Und all das zusammen kann für brilliante Momente sorgen. Über unbedarfte Wachen hinweg klettern, ihnen an dunklen Ecken auflauern oder mit Hilfe von Slow Motion und Kameras ein paar Superagenten Moves ausführen ist fantastisch und die natürliche Spannung eines Stealth Titels ist um einiges verstärkt wenn man “mittendrin” ist.

Es spielt theoretisch sich nicht anders als “2D” Stealth Titel, aber die Praxis macht den Unterschied.

Auf Oculus Quest, mit dem ich das Spiel getestet habe, funktioniert das Ganze auch ohne Einbuße außer den offensichtlichen grafischen Rückschritten. Es ist offensichtlich dass der Look nicht mit der PlayStation 4 Version und der PC Version des Spiels mithalten kann und zugegeben gibt es Momente die mehr Perfect Dark als MGS V sind, aber das Feeling und der Feature-Umfang ist unkompromittiert.

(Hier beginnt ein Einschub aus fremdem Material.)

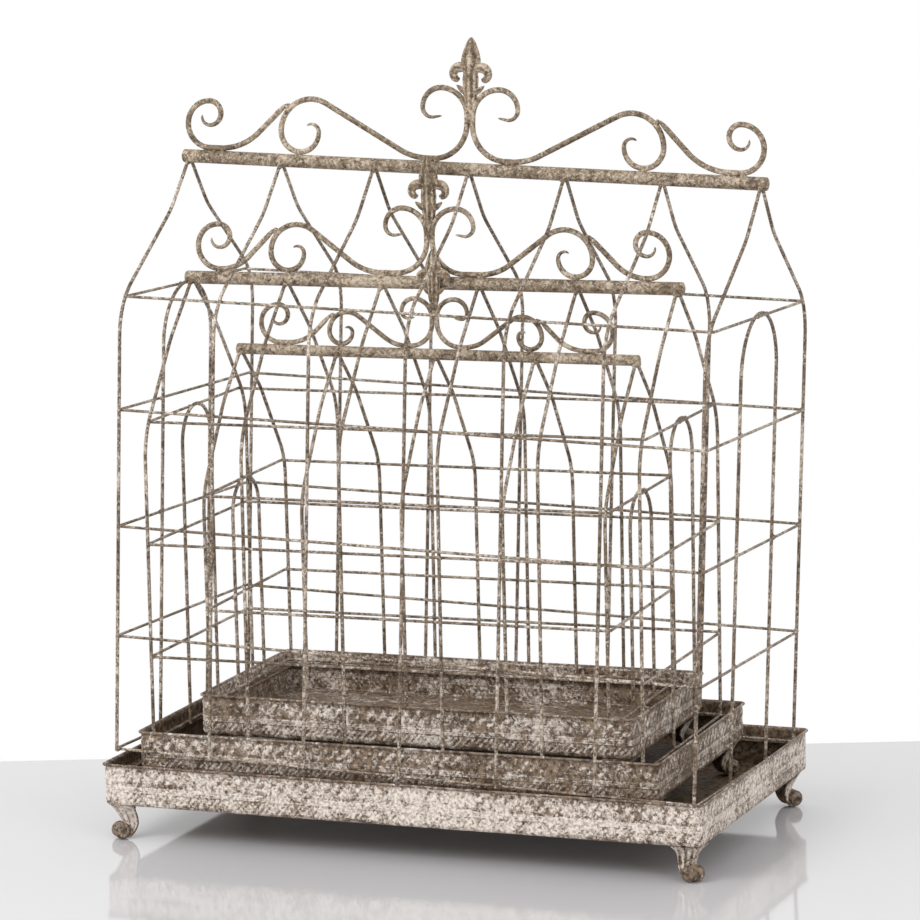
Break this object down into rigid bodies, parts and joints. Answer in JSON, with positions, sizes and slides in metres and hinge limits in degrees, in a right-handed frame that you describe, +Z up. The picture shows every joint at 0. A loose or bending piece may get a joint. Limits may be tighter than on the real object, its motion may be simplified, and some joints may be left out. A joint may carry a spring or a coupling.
{
  "type": "nested wire bird cage set",
  "caption": "Nested set of rectangular wire bird cages with gabled roofs, scrolled ridge crests and fleur finials, each lifting off a footed metal tray.",
  "frame": {"origin": "on the floor under the middle of the whole set", "axes": "+Z up, +X along the ridge tubes, -Y towards the front"},
  "size_m": [0.6364, 0.3498, 0.7821],
  "materials": {
    "whitewashed_metal": "aged whitewash over brown metal, mottled, matt",
    "wire_metal": "aged taupe paint with fine pale speckle, matt",
    "crest_metal": "aged tan paint with brown speckle, matt"
  },
  "bodies": {
    "large_tray": {"large_tray": "whitewashed_metal", "large_foot_front_left": "whitewashed_metal", "large_foot_front_right": "whitewashed_metal", "large_foot_back_left": "whitewashed_metal", "large_foot_back_right": "whitewashed_metal"},
    "large_cage": {"large_front_uprights": "wire_metal", "large_back_uprights": "wire_metal", "large_bottom_ring": "wire_metal", "large_ring_1": "wire_metal", "large_ring_2": "wire_metal", "large_ring_3": "wire_metal", "large_ring_4": "wire_metal", "large_left_arch": "wire_metal", "large_right_arch": "wire_metal", "large_ridge_tube": "crest_metal", "large_ridge_plugs": "crest_metal", "large_outer_scrolls": "crest_metal", "large_inner_scrolls": "crest_metal", "large_heart_scrolls": "crest_metal", "large_finial": "crest_metal"},
    "middle_tray": {"middle_tray": "whitewashed_metal", "middle_foot_front_left": "whitewashed_metal", "middle_foot_front_right": "whitewashed_metal", "middle_foot_back_left": "whitewashed_metal", "middle_foot_back_right": "whitewashed_metal"},
    "middle_cage": {"middle_front_uprights": "wire_metal", "middle_back_uprights": "wire_metal", "middle_bottom_ring": "wire_metal", "middle_ring_1": "wire_metal", "middle_ring_2": "wire_metal", "middle_ring_3": "wire_metal", "middle_left_arch": "wire_metal", "middle_right_arch": "wire_metal", "middle_ridge_tube": "crest_metal", "middle_ridge_plugs": "crest_metal", "middle_outer_scrolls": "crest_metal", "middle_inner_scrolls": "crest_metal", "middle_heart_scrolls": "crest_metal", "middle_finial": "crest_metal"},
    "small_tray": {"small_tray": "whitewashed_metal", "small_foot_front_left": "whitewashed_metal", "small_foot_front_right": "whitewashed_metal", "small_foot_back_left": "whitewashed_metal", "small_foot_back_right": "whitewashed_metal"},
    "small_cage": {"small_front_uprights": "wire_metal", "small_back_uprights": "wire_metal", "small_bottom_ring": "wire_metal", "small_ring_1": "wire_metal", "small_ring_2": "wire_metal", "small_left_arch": "wire_metal", "small_right_arch": "wire_metal", "small_ridge_tube": "crest_metal", "small_ridge_plugs": "crest_metal", "small_outer_scrolls": "crest_metal", "small_inner_scrolls": "crest_metal", "small_heart_scrolls": "crest_metal", "small_finial": "crest_metal"}
  },
  "joints": [
    {"name": "large_cage_lift", "type": "slide", "parent": "large_tray", "child": "large_cage", "axis": [0, 0, 1], "range_m": [0, 1.3]},
    {"name": "middle_tray_lift", "type": "slide", "parent": "large_tray", "child": "middle_tray", "axis": [0, 0, 1], "range_m": [0, 0.06]},
    {"name": "middle_cage_lift", "type": "slide", "parent": "middle_tray", "child": "middle_cage", "axis": [0, 0, 1], "range_m": [0, 0.62]},
    {"name": "small_tray_lift", "type": "slide", "parent": "middle_tray", "child": "small_tray", "axis": [0, 0, 1], "range_m": [0, 0.06]},
    {"name": "small_cage_lift", "type": "slide", "parent": "small_tray", "child": "small_cage", "axis": [0, 0, 1], "range_m": [0, 0.06]}
  ],
  "couplings": [
    {"joint": "middle_tray_lift", "follows": "large_cage_lift", "ratio": 0.046153},
    {"joint": "middle_cage_lift", "follows": "large_cage_lift", "ratio": 0.47692},
    {"joint": "small_tray_lift", "follows": "large_cage_lift", "ratio": 0.046153},
    {"joint": "small_cage_lift", "follows": "large_cage_lift", "ratio": 0.046153}
  ]
}
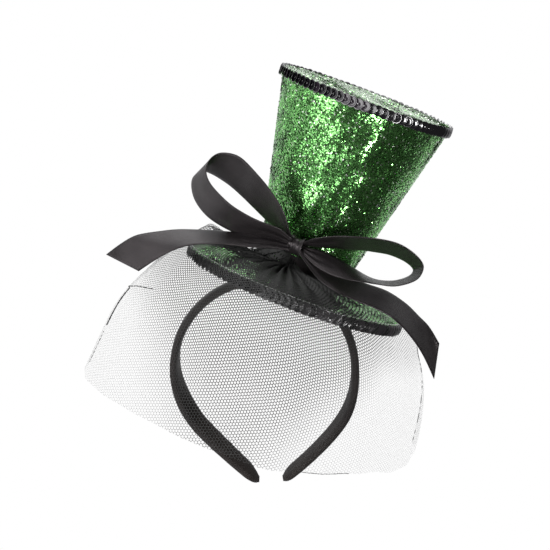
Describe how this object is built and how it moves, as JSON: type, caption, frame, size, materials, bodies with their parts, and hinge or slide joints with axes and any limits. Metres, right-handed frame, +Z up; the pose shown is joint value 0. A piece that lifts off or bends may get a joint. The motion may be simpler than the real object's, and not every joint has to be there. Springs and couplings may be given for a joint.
{
  "type": "mini top hat headband",
  "caption": "Small flared top hat with a ribbon bow and a net veil, fixed at a tilt to a springy padded headband that grips the head.",
  "frame": {"origin": "inner surface of the headband at the top of its arch, where it rests on the head", "axes": "+Z up along the headband's middle, -Y to the wearer's front, +X to the right seen from the front"},
  "size_m": [0.2508, 0.1861, 0.279],
  "materials": {
    "green_glitter": "coarse metallic glitter",
    "pale_glitter": "pale metallic glitter",
    "card": "stiff pressed card",
    "black_felt": "felt",
    "black_sequins": "cupped sequins",
    "silver_cord": "metallic thread",
    "black_satin": "satin ribbon",
    "black_net": "hexagonal net",
    "black_thread": "sewing thread",
    "glue_felt": "felt wedge set in glue",
    "band_core": "springy plastic",
    "band_foam": "thin foam"
  },
  "bodies": {
    "hat": {"brim_board": "card", "brim_top_cover": "green_glitter", "brim_under_felt": "black_felt", "brim_sequin_trim": "black_sequins", "brim_edge_cord": "silver_cord", "crown_wall": "card", "crown_cover": "green_glitter", "crown_base_ring": "card", "crown_top_board": "card", "crown_top_cover": "pale_glitter", "crown_sequin_trim": "black_sequins", "hat_band": "black_satin", "bow_knot": "black_satin", "bow_loop_left": "black_satin", "bow_loop_right": "black_satin", "bow_tail_left": "black_satin", "bow_tail_right": "black_satin", "net_veil": "black_net", "net_gather": "black_net", "gather_stitches": "black_thread", "headband_pad": "glue_felt", "headband_core_centre": "band_core", "headband_padding_centre": "band_foam", "headband_sleeve_centre": "black_satin"},
    "left_arm": {"headband_core_left": "band_core", "headband_padding_left": "band_foam", "headband_sleeve_left": "black_satin"},
    "right_arm": {"headband_core_right": "band_core", "headband_padding_right": "band_foam", "headband_sleeve_right": "black_satin"}
  },
  "joints": [
    {"name": "left_arm_flex", "type": "hinge", "parent": "hat", "child": "left_arm", "pos_m": [-0.04455, 0, -0.01295], "axis": [0, 1, 0], "range_deg": [0, 25], "stiffness_Nm_per_rad": 0.4},
    {"name": "right_arm_flex", "type": "hinge", "parent": "hat", "child": "right_arm", "pos_m": [0.04313, 0, -0.01437], "axis": [0, -1, 0], "range_deg": [0, 25], "stiffness_Nm_per_rad": 0.4}
  ]
}
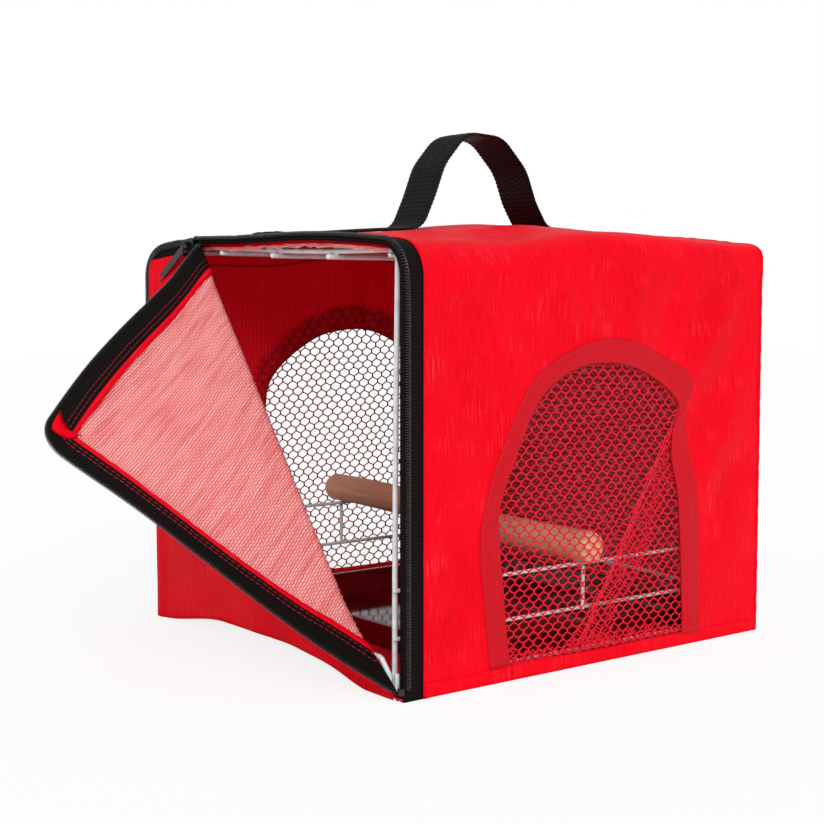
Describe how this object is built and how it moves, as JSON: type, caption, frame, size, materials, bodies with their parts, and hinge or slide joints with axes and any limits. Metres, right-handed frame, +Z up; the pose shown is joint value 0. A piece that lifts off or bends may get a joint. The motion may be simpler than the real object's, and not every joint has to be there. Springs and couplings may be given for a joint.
{
  "type": "bird travel carrier",
  "caption": "Soft-sided travel carrier for a small bird: red fabric cover over a wire cage, mesh side windows, zipped front folded half open, perch, tray and top handle.",
  "frame": {"origin": "centre of the carrier's footprint, on the ground, under the middle of the cover's floor", "axes": "+X to the carrier's right side window, +Y from the door to the back panel, +Z up"},
  "size_m": [0.284, 0.454, 0.3335],
  "materials": {
    "cover_cloth": "coated woven nylon, satin sheen",
    "binding": "woven binding tape",
    "window_mesh": "open hexagon knitted mesh",
    "zipper_tape": "woven zip tape",
    "zipper_coil": "nylon coil, gloss",
    "zipper_metal": "black enamel, gloss",
    "webbing": "woven polypropylene webbing",
    "wire": "white powder coat",
    "perch_wood": "plain turned dowel, unvarnished",
    "tray_plastic": "gloss"
  },
  "bodies": {
    "carrier": {"cover_back": "cover_cloth", "cover_floor": "cover_cloth", "cover_roof": "cover_cloth", "cover_side_left": "cover_cloth", "cover_side_right": "cover_cloth", "door_panel_fixed": "cover_cloth", "door_tape_fixed": "zipper_tape", "frame_bottom_wire_left": "wire", "frame_bottom_wire_right": "wire", "frame_rail_lower_left": "wire", "frame_rail_lower_right": "wire", "frame_rail_post_left": "wire", "frame_rail_post_right": "wire", "frame_rail_upper_left": "wire", "frame_rail_upper_right": "wire", "frame_sill_back": "wire", "frame_sill_front": "wire", "frame_upright_back_left": "wire", "frame_upright_back_right": "wire", "frame_upright_front_left": "wire", "frame_upright_front_right": "wire", "handle_strap_back": "webbing", "handle_strap_front": "webbing", "roof_cross_wire_back": "wire", "roof_cross_wire_front": "wire", "roof_long_wire_1": "wire", "roof_long_wire_2": "wire", "roof_long_wire_3": "wire", "roof_long_wire_4": "wire", "roof_long_wire_5": "wire", "window_binding_left": "binding", "window_binding_right": "binding", "window_mesh_left": "window_mesh", "window_mesh_right": "window_mesh", "zipper_chain_closed": "zipper_coil", "zipper_coil_body": "zipper_coil", "zipper_end_stops": "zipper_coil", "zipper_tape_body": "zipper_tape"},
    "door_flap": {"door_panel_folded": "cover_cloth", "door_tape_folded": "zipper_tape", "zipper_coil_flap": "zipper_coil"},
    "zipper_slider": {"zipper_slider": "zipper_metal"},
    "pull_tab": {"zipper_pull_tab": "zipper_metal"},
    "handle": {"handle_loop": "webbing"},
    "perch": {"perch": "perch_wood"},
    "tray": {"tray": "tray_plastic"}
  },
  "joints": [
    {"name": "door_flap_fold", "type": "hinge", "parent": "carrier", "child": "door_flap", "pos_m": [-0.08, -0.1511, 0.26147], "axis": [0.6464, 0, -0.763], "range_deg": [-85, 85]},
    {"name": "zipper_slide", "type": "slide", "parent": "carrier", "child": "zipper_slider", "axis": [-0.9938, 0, -0.111], "range_m": [0, 0.022], "deforming": ["zipper_chain_closed"]},
    {"name": "pull_tab_swing", "type": "hinge", "parent": "zipper_slider", "child": "pull_tab", "pos_m": [-0.08957, -0.1548, 0.25626], "axis": [-0.515, 0, 0.8572], "range_deg": [0, 150]},
    {"name": "handle_swing", "type": "hinge", "parent": "carrier", "child": "handle", "pos_m": [0, 0.0135, 0.28522], "axis": [0, 1, 0], "range_deg": [-58, 58]},
    {"name": "perch_lift", "type": "slide", "parent": "carrier", "child": "perch", "axis": [0, 0, 1], "range_m": [0, 0.14]},
    {"name": "tray_slide", "type": "slide", "parent": "carrier", "child": "tray", "axis": [0, -1, 0], "range_m": [0, 0.05]}
  ]
}
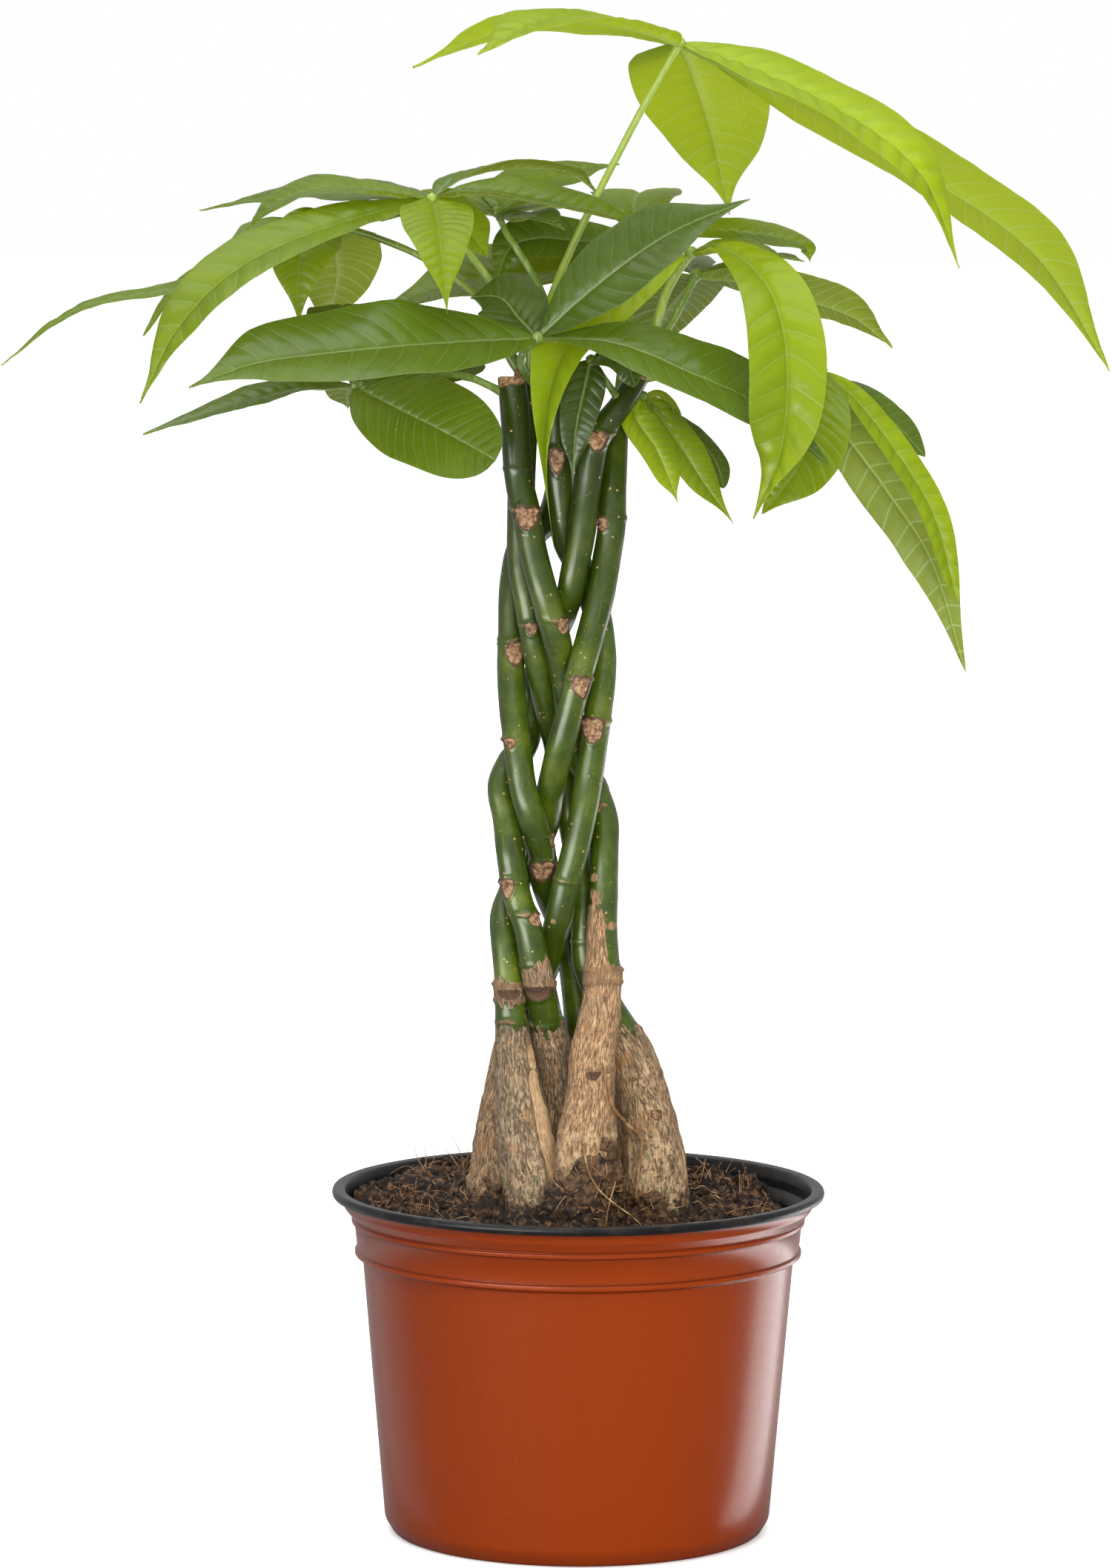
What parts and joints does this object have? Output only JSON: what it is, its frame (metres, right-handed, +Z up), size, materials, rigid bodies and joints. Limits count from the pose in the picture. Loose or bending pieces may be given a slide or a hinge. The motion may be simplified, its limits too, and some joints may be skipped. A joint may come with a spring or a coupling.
{
  "type": "potted money tree",
  "caption": "House plant with a braided trunk of slim stems that swell at the foot, a crown of hand-shaped leaves, and a round plastic nursery pot of peat.",
  "frame": {"origin": "centre of the pot's flat underside", "axes": "+Z up along the pot's axis; -Y is the front, the side the picture sees; +X is to the right seen from the front"},
  "size_m": [0.3827, 0.203, 0.5242],
  "materials": {
    "pot_plastic": "terracotta-coloured moulded plastic with a satin sheen, black inside and on the rim",
    "peat": "dark crumbly peat with light fibres",
    "bark": "smooth green bark, corky and brown on the swollen feet, with brown leaf scars",
    "leaf": "glossy green leaf, deep green when old and yellow-green when young, paler underneath"
  },
  "bodies": {
    "root": {"pot": "pot_plastic", "soil": "peat", "stem_front": "bark", "stem_middle": "bark", "stem_back": "bark", "stem_right": "bark", "stem_left_back": "bark", "stem_left_front": "bark", "leaf_top": "leaf", "leaf_front": "leaf", "leaf_young": "leaf", "leaf_right": "leaf", "leaf_back": "leaf", "leaf_left_high": "leaf", "leaf_middle_high": "leaf", "leaf_left_far": "leaf", "leaf_left_low": "leaf", "leaf_right_low": "leaf", "leaf_small": "leaf", "leaf_hanging": "leaf"}
  },
  "joints": []
}
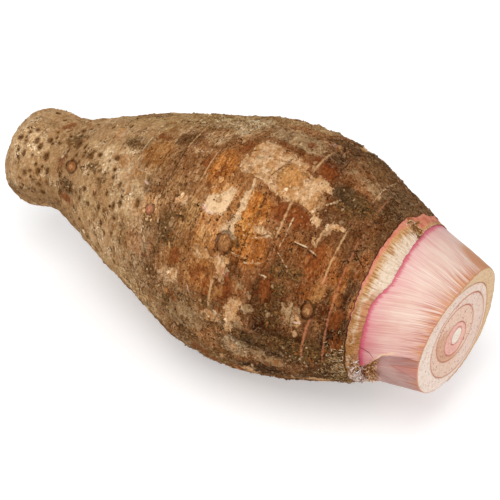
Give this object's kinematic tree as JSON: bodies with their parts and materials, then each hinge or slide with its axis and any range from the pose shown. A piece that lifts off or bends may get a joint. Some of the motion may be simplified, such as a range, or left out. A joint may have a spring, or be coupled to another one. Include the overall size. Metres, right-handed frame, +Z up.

Gleichzeitig sind jedoch technische Schwächen da, und Plattform übergreifend. Die strunzdoofe KI ist noch als Designentscheidung zu einem Punkt verständlich, aber hin und wieder kann auch die Steuerung für sich nicht mithalten. Obwohl es Kalibrierungsoptionen gibt, konnte ich mein virtuelles Inventar nie so ganz einrichten, das ich unkompliziert zwischen Waffen und Items wechseln konnte, was allen voran in hektischen Momenten frustrieren kann. Etwas nachvollziehbarer, aber dennoch sehr gewöhnungsbedürftig ist der “virtuelle” Rückstoß den Waffen haben. Es macht Sinn, dass Waffen einen merkbaren Rückstoß haben, nur sorgt der Konflikt zwischen der Handposition und dem visuellen Feedback das man umso länger braucht um damit umzugehen.

Und auch wenn der Umfang für VR Verhältnisse okay ist und es durch verschiedene Lösungswege und einem Wertungssystem Wiederspielwert hat, ist dieser Umfang mit simpleren “Challenge Missionen” und wenig Abwechslung im Leveldesign erkauft. In gewisser Weise entspricht das dem allgemeinen “B-Level Stealthgame” Feeling des Spiels, dass die Levels sehr einseitig und uninteressant aussehen, unabhängig davon wie hochaufgelöst die Texturen sind.